Gave Defendants Hope

The justice proceeded to further assail the claim of bias by saying:

“We do not doubt the judge looked very stern as he gave his tentative opinion. For weeks he had listened to lies, evasions, and absurdities from appellants and watched them being impeached. It is highly unlikely that closing argument could have pulled their credibility out of the fire they had started. And his mien could not have been improved by the knowledge appellants’ counsel needed this information to have any hope of structuring an argument that would win the day for his clients despite their misconduct on the stand.

“The court need not have accommodated counsel’s request; it could have remained silent and allowed counsel to waste time arguing appellants’ bona fides in the face of the overwhelming evidence to the contrary.

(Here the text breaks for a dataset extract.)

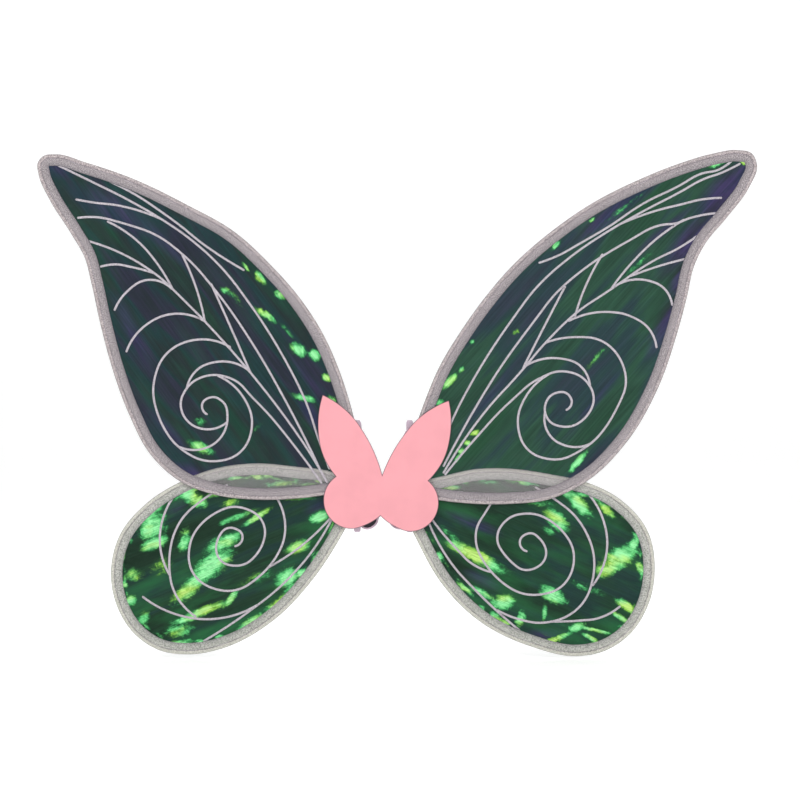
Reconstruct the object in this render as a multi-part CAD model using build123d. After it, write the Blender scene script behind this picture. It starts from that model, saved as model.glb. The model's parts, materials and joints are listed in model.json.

The tentative ruling was a gift and was recognized as such at the time. As appellants’ counsel stated, ‘Always prefer a tentative. That way we only address what the court finds relevant.’ Only on appeal has it turned into evidence of judicial misconduct. Singularly unconvincing evidence.”

The appellants’ counsel was Steven I. Hochfelsen of the Newport Beach litigation firm of Hochfelsen & Kani.

Horn found that the cross-complaint against Xin which, among other things, accused her of money-laundering, was without factual support, and Bedsworth’s opinion expresses agreement.

The case is Xin v. Li, G057020.

Lawyer Comments

Representing the plaintiffs were McDermott and J. Brian Urtnowski. McDermott remarked yesterday:

“The appellate court easily saw through the continuous lies and fraud the defendants perpetrated upon a young couple in order to steal millions of dollars from them in real estate schemes.”

Hochfelsen did not respond to a request for comment.